The next day we had a breakfast of pancakes, tea, and I don’t remember what else. It was great. After that we caught the boat to the next island, Taquile. Taquile is unique in that it is the only island where the guys knit. They make their own knitted hats and many other articles of clothing to sell to tourists. The women weave a special blanket that takes them at least a month of hard work and they have designs that tell stories of their past or of the seasons. We hiked up to the main plaza and looked at all of the work for sale. Taquile is also run by a cooperative so we were told which restaurant to go to for our lunch of fried trout (or an omelet for those who didn’t like fish). All of the restaurants serve the same food and cost the same with the reasoning that everyone should benefit equally from the tourism on the island. After we ate, we descended over 500 stairs to the port on the other side of the island where our boat awaited us. We had a long ride back to Puno but the lake wasn’t too choppy so I was able to take a little nap. The other reason I took a nap was because I tried to read a book about the local fauna and it put me right out. I also spent some time talking to my new friends, Bill and Anne. They are a retired couple from California and it turned out that we had a lot to talk about.

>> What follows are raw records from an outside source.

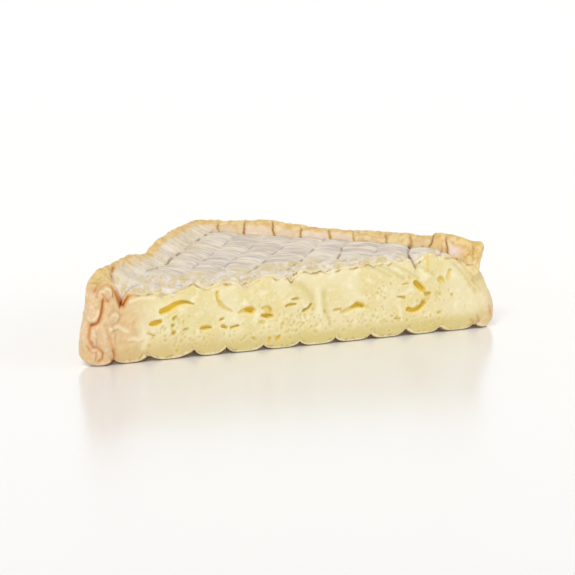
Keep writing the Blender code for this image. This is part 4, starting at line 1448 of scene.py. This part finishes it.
def make_camera():
    """The camera aims beside its target by as much as the photograph puts the target off its middle."""
    back = np.array([
        -math.sin(VIEW_TURN) * math.cos(VIEW_RISE),
        -math.cos(VIEW_TURN) * math.cos(VIEW_RISE),
        math.sin(VIEW_RISE),
    ])
    right = np.array([math.cos(VIEW_TURN), -math.sin(VIEW_TURN), 0.0])
    up = np.cross(right, -back)
    place = VIEW_TARGET + back * VIEW_DISTANCE
    aside = (FRAME_PIXELS / 2 - TARGET_X_PIXELS) / FOCAL_PIXELS * VIEW_DISTANCE
    over = (TARGET_Y_PIXELS - FRAME_PIXELS / 2) / FOCAL_PIXELS * VIEW_DISTANCE
    aim = VIEW_TARGET + right * aside + up * over
    data = bpy.data.cameras.new("camera")
    data.sensor_width = SENSOR_MM
    data.lens = FOCAL_PIXELS / FRAME_PIXELS * SENSOR_MM
    data.clip_end = 20.0
    camera = add_object("camera", data)
    camera.location = (place + PLAN_SHIFT) * MM
    looking = Vector(((aim - place) * MM).tolist())
    camera.rotation_euler = looking.to_track_quat("-Z", "Y").to_euler()
    bpy.context.scene.camera = camera


# Lights in metres and watts, and the sky behind them
LIGHT_SIZE = 2.0
KEY_PLACE = (-2.60, -2.60, 4.40)
KEY_POWER = 118.0
FILL_PLACE = (3.20, -2.40, 2.00)
FILL_POWER = 18.0
LIGHT_AIM = (0.0, 0.0, 0.01)
SKY_COLOUR = (1.0, 0.995, 0.975, 1.0)
HORIZON_STRENGTH = 1.32
SKY_STRENGTH = 0.45
HORIZON_HEIGHT = 0.25
SKY_HEIGHT = 0.55


def area_light(name, place, power):
    data = bpy.data.lights.new(name, "AREA")
    data.shape = "DISK"
    data.size = LIGHT_SIZE
    data.energy = power
    light = add_object(name, data)
    light.location = place
    light.rotation_euler = (Vector(LIGHT_AIM) - Vector(place)).to_track_quat("-Z", "Y").to_euler()


def make_light():
    """A bright horizon under a dimmer sky, with two disk lights."""
    world = bpy.data.worlds.new("studio")
    n = Nodes(world, "Background")
    ray = n.add("ShaderNodeTexCoord", {})["Generated"]
    height = n.add("ShaderNodeSeparateXYZ", {"Vector": ray})["Z"]
    strength = n.ramp(height, HORIZON_HEIGHT, SKY_HEIGHT, HORIZON_STRENGTH, SKY_STRENGTH)
    n.feed(n.shader, {"Color": SKY_COLOUR, "Strength": strength})
    bpy.context.scene.world = world
    area_light("key", KEY_PLACE, KEY_POWER)
    area_light("fill", FILL_PLACE, FILL_POWER)
    bpy.context.scene.view_settings.view_transform = "Standard"


cheese = make_cheese()
cheese.data.materials.append(cheese_material())
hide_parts("cheese")
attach(cheese, "root")
make_floor()
make_camera()
make_light()
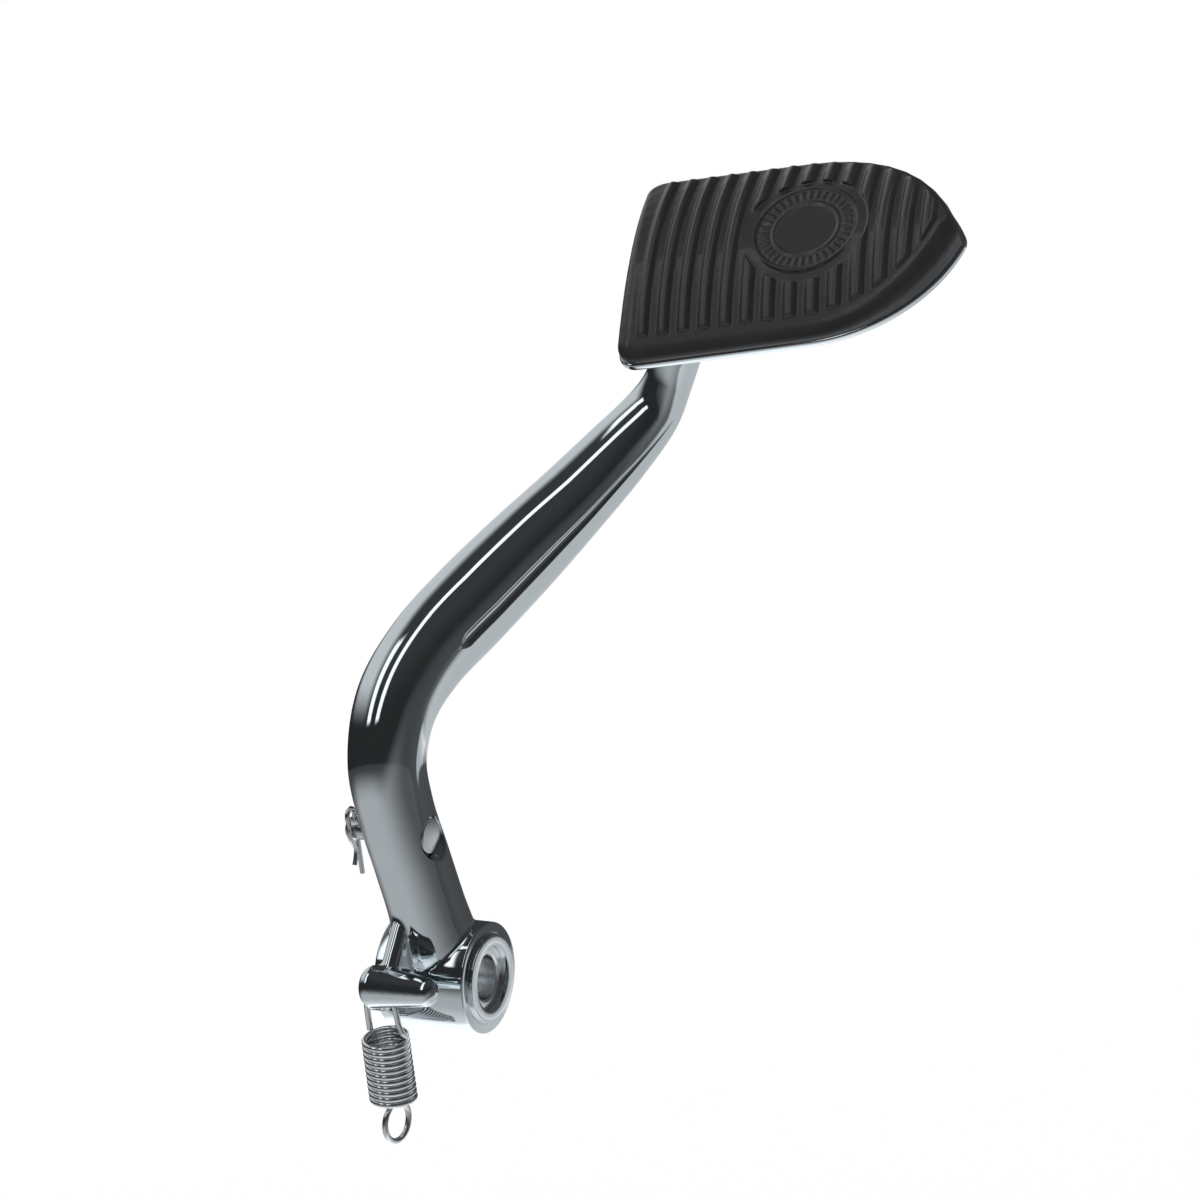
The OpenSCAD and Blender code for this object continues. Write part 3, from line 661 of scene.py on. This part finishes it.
# The return spring is close-wound from hard-drawn wire.
# Its upper end is a hook over the ear, and its lower end a loop for the bike's frame.
SPRING_WIRE, COIL_R, TURNS, COIL_TURN_STEPS = 1.65, 5.675, 11.3, 28
HOOK_R, HOOK_DROP, HANG_Z = 4.3, 12.4, 2.062
LOOP_R, LOOP_GAP, LOOP_TURN = 5.3, 0.5, math.radians(82)
COIL_START, LOOP_START, LOOP_STEP, LOOP_POINTS = math.radians(10), 52, 8, 40
coil_top = HANG_Z - HOOK_DROP
loop_mid = coil_top - TURNS * SPRING_WIRE - LOOP_R - SPRING_WIRE / 2 - LOOP_GAP
over_ear = [math.radians(180 - 12 * i) for i in range(16)]
hook = (
    [(-HOOK_R, 0, coil_top + 1.6), (-HOOK_R, 0, (coil_top + HANG_Z - HOOK_R) / 2)]
    + [(HOOK_R * math.cos(a), 0, HANG_Z - HOOK_R + HOOK_R * math.sin(a)) for a in over_ear]
    + [(HOOK_R + 0.3, -0.1, coil_top + 4.4), (COIL_R - 0.4, -0.2, coil_top + 1.9)]
)
coil = []
for i in range(round(TURNS * COIL_TURN_STEPS) + 1):
    a = COIL_START + i * 2 * math.pi / COIL_TURN_STEPS
    height = coil_top - i * SPRING_WIRE / COIL_TURN_STEPS
    coil.append((COIL_R * math.cos(a), COIL_R * math.sin(a), height))
loop = []
for i in range(LOOP_POINTS):
    a = math.radians(LOOP_START - LOOP_STEP * i)
    reach = LOOP_R * math.cos(a)
    height = loop_mid + LOOP_R * math.sin(a)
    loop.append((reach * math.cos(LOOP_TURN), reach * math.sin(LOOP_TURN), height))
spring_points = [(EAR[0] + x, EAR[1] + y, z) for x, y, z in hook + coil + loop]
spring = bent_wire("return_spring_wire", spring_points, SPRING_WIRE)
wire_steel = Finish("drawn_spring_wire", Metallic=1.0, Base_Color=(0.86, 0.87, 0.89, 1))
wire_steel.feed("Roughness", wire_steel.noise(2, 3) * 0.12 + 0.12)
wire_steel.bump(wire_steel.noise(0.4, 2), 0.004)
wire_steel.on(spring)
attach(spring, "return_spring")
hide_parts("return_spring")

# The floor is a wide white sheet well below the part.
# Glossy rays don't see it: shiny surfaces see the room that the last section draws.
FLOOR_HALF, FLOOR_Z = 6000, -0.3
white = Finish("studio_white", Base_Color=(1, 1, 1, 1), Roughness=0.9, Specular_IOR_Level=0)
floor_sheet = bmesh.new()
bmesh.ops.create_grid(floor_sheet, x_segments=1, y_segments=1, size=FLOOR_HALF)
floor = made("floor", floor_sheet)
floor.location.z = FLOOR_Z
floor.visible_glossy = False
white.on(floor)

# The camera stands at the photograph's viewing angle.
# Its lens is so long that parallel lines stay parallel.
PICTURE_PX, PX_PER_MM = 1200, 3.76
AIM_RIGHT, AIM_UP, CAMERA_AWAY = 41.36, 99.2, 1.2
BACK = Vector((0.4652, -0.7757, 0.4271)).normalized()
RIGHT = Vector((0.880, 0.459, -0.125))
RIGHT = (RIGHT - BACK * RIGHT.dot(BACK)).normalized()
UP = BACK.cross(RIGHT)
camera_data = bpy.data.cameras.new("camera")
camera_data.type = "ORTHO"
camera_data.ortho_scale = PICTURE_PX / PX_PER_MM / 1000
camera = bpy.data.objects.new("camera", camera_data)
bpy.context.scene.collection.objects.link(camera)
aim = (RIGHT * AIM_RIGHT + UP * AIM_UP) / 1000
turn = Matrix((RIGHT, UP, BACK)).transposed().to_4x4()
camera.matrix_world = Matrix.Translation(aim + BACK * CAMERA_AWAY) @ turn
bpy.context.scene.camera = camera
bpy.context.scene.view_settings.view_transform = "Standard"

# A plain white world lights the part and is its background. Only glossy rays see a drawn room:
# a dark wall, a light table, a lamp at the upper left, two bright lines and a few small cards.
# Across and above are those of the normal that would mirror a direction to the photograph's side.
NEVER_ZERO = 0.0001
CARD_LIGHT, LAMP_LIGHT, LINE_LIGHT, FACE_LIGHT, GLOW_LIGHT = 0.48, 0.6, 1.3, 0.42, 0.045
world = bpy.data.worlds.new("studio")
bpy.context.scene.world = world
world.use_nodes = True
room = Nodes(world.node_tree)
direction = room.node("TexCoord", output="Generated")


def part_along(axis):
    """How far a direction points along an axis."""
    inputs = {0: direction, 1: tuple(axis)}
    return room.node("VectorMath", {"operation": "DOT_PRODUCT"}, inputs, output="Value")


def rise(value, start, end):
    """From 0 to 1, softly, as the value goes from start to end."""
    inputs = {"Value": value, "From Min": start, "From Max": end}
    return room.node("MapRange", {"interpolation_type": "SMOOTHSTEP"}, inputs)


def strip(value, low, high, soft):
    """1 between two values and 0 outside them, with soft edges."""
    return rise(value, low - soft, low + soft) - rise(value, high - soft, high + soft)


spread = room.node("Math", {"operation": "SQRT"}, {0: part_along(BACK) * 2 + (2 + NEVER_ZERO)})
across, above = part_along(RIGHT) / spread, part_along(UP) / spread
bow = across + above * above * -0.45
near_wall = 0.022 + rise(above, 0.1, 0.5) * 0.02
skirting = (1 - rise(above, -0.125, -0.11)) * 0.035
table_light = 0.42 - rise(across, -0.35, 0.72) * 0.4 + rise(above * -1, 0.5, 0.85) * 0.3
table_edge = rise(above * -1 + rise(across, -0.1, 0.7) * 0.4, 0.14, 0.44)
table = table_edge * table_light * (1 - rise(across * -1, 0.72, 0.97) * 0.85)
right_card = rise(across * 0.6 - above, 0.6, 0.7) * CARD_LIGHT
lamp_edge = rise(bow * -1, 0.5, 0.66) * rise(above, 0.15, 0.42)
lamp = lamp_edge * (1 - rise(bow * -1, 0.9, 0.97)) * LAMP_LIGHT
long_line = strip(bow, -0.31, -0.22, 0.012) * strip(above, 0.16, 0.74, 0.02)
short_line = strip(bow, -0.52, -0.44, 0.012) * strip(above, 0.17, 0.6, 0.02)
lines = (long_line + short_line) * LINE_LIGHT
side_glow = rise(across, 0.5, 0.8) * (1 - rise(above * -1, 0.2, 0.34)) * GLOW_LIGHT
face_card = strip(across, 0.82, 0.93, 0.01) * strip(above, -0.14, -0.06, 0.01) * FACE_LIGHT
level = near_wall + skirting + table + side_glow + right_card + lamp + lines + face_card
glossy = room.node("LightPath", output="Is Glossy Ray")
drawn_room = room.node("Background", {}, {"Color": (0.96, 0.98, 1, 1), "Strength": level})
plain_white = room.node("Background", {}, {"Color": (1, 1, 1, 1), "Strength": 1.0})
mixed = room.node("MixShader", {}, {0: glossy, 1: plain_white, 2: drawn_room})
room.tree.links.new(mixed.socket, room.tree.nodes["World Output"].inputs["Surface"])

bpy.context.view_layer.update()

When we got back to Puno, the tour agency bussed us back to our hotels but since we didn’t have a room anymore we just hung out in the lobby. We met up with our new friend from Australia for supper and then got a ride to the bus station for the journey back to Cusco. We arrived in Cusco at 4 in the morning on Monday, just in time to grab a nap before going to class/volunteering.

A few days later I bought an alarm clock because I couldn’t keep waking myself up in time for school because I don’t get much rest at all when I do that. I was never late for class but when it is light at 5 and you don’t need to get up until 6:45 you don’t get much deep rest.